Des élèves de CP face aux attentats
Lundi 16 octobre 2023, trois ans plus tard, Marc, comme beaucoup d’enseignants a échangé avec ses élèves et a dû, regrette-t-il « aborder des sujets qui ne devraient pas se tenir à l’école : attentat, terrorisme, assassinat… » Il raconte « dès l’entrée de mes élèves en classe, j’ai entendu des bribes de conversation. Il était question de coup de couteau, de professeur tué, de Mohammed…. A peine installé dans le coin regroupement, chacun voulait prendre la parole. « Monsieur, un professeur a été tué…. C’est un professeur du lycée Gambette où est mon grand frère… c’est Mohammed qui l’a tué… »
Marc parle aussi de Z. qui, après « un petit rappel sur les règles de vie de classe, a levé la main, le visage grave : « Monsieur, Mohamed je le connais. Il m’a appris à jouer au basket. C’est pas bien ce qu’il a fait, il n’aurait pas dû tuer le professeur ». Il se rappelle de l’incompréhension chez Z. : « Comment un adulte qui a été gentil avec moi peut-il tuer un autre homme ? »
Ensuite, Marc parle de la sidération d’A.K., qui l’interpelle : « Monsieur, j’ai vu mon appartement sur BFM. C’est parce que j’habite dans le même immeuble que Mohamed. Vendredi je l’ai vu partir… ». Marc commente : « Je l’ai vu partir … » sans doute pensait-il : partir tuer un professeur. »

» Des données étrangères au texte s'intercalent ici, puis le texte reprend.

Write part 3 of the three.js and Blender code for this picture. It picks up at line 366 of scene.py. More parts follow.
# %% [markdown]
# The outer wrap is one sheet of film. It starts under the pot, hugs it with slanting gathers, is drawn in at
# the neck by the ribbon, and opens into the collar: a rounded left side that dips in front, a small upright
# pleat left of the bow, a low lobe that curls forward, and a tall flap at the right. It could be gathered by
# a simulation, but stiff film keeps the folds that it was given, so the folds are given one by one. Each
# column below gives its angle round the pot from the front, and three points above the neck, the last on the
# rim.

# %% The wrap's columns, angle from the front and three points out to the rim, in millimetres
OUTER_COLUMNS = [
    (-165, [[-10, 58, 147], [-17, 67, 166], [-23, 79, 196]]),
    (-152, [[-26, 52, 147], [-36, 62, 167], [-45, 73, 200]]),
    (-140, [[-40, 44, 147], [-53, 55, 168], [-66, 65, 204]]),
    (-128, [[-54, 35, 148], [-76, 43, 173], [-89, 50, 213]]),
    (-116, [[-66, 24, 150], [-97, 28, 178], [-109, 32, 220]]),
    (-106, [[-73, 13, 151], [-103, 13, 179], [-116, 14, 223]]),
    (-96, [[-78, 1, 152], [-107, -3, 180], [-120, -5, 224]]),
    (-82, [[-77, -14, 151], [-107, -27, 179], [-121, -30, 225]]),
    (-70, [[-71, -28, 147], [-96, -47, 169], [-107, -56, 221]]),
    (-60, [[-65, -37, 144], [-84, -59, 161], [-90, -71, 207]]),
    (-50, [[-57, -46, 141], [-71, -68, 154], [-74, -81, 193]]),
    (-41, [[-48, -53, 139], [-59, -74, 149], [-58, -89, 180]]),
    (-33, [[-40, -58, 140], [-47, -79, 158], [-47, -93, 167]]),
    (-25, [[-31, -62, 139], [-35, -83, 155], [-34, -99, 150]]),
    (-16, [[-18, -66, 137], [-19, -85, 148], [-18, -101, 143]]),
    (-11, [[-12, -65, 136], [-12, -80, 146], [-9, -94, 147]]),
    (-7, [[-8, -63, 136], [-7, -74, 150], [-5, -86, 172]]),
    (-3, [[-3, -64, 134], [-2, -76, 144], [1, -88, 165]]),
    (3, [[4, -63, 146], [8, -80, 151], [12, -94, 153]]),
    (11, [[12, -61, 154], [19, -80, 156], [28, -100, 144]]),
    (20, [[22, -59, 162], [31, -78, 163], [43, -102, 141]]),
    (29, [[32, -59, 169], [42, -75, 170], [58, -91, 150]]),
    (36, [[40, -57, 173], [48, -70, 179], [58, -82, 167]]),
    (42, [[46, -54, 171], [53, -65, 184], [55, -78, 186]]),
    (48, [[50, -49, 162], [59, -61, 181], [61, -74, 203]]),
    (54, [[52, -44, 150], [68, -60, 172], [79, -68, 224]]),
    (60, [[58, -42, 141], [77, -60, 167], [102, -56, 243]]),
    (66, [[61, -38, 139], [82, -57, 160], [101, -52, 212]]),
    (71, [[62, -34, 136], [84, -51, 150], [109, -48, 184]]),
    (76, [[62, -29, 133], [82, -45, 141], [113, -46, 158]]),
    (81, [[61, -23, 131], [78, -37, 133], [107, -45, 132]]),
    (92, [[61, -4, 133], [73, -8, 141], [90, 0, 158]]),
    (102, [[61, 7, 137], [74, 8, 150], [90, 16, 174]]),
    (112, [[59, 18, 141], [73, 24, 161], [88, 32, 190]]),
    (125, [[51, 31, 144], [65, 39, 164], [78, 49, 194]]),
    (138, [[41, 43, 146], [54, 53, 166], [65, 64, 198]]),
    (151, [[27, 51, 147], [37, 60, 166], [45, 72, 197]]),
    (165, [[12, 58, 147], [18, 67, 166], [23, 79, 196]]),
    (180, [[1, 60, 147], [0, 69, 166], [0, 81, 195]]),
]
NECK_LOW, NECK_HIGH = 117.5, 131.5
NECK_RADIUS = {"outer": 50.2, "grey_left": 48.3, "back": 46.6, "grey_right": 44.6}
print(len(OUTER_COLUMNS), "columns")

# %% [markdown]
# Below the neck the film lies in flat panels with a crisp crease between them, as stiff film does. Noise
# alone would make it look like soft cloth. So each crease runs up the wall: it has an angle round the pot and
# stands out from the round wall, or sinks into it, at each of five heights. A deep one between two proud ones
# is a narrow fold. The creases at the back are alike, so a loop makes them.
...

Dans les souvenirs de Marc, il y a aussi M. « qui trépignait sur le banc avant de raconter dans les détails les images vues sur les réseaux sociaux. » Il décrit le brin d’excitation dans ses propos, comme s’il racontait les scènes d’un film. Marc dit lui avoir « rappelé la réalité de ces images filmées à quelques centaines de mètres de l’école ». Il poursuit « Son visage s’est assombri ».
Penser aux enfants
Dans une foule dense, Marc a participé au rassemblement dimanche à Arras pour rendre hommage à Dominique Bernard et à toutes les victimes du terrorisme. « Je ne pouvais m’empêcher de penser aux enfants, exposés quotidiennement à la violence, à l’inhumanité, à la haine de l’autre » dit-il.
Pour Marc, se rassembler « donne la force de ne pas tomber dans le fatalisme ». Pour lui, « les valeurs humanistes resteront toujours les plus fortes. Notre devoir d’adulte est de les faire vivre aux enfants pour que le futur reste porteur d’espoir et de vie ».
Djéhanne Gani
Dans le Café
« Dominique, comment te rendre dignement hommage ? »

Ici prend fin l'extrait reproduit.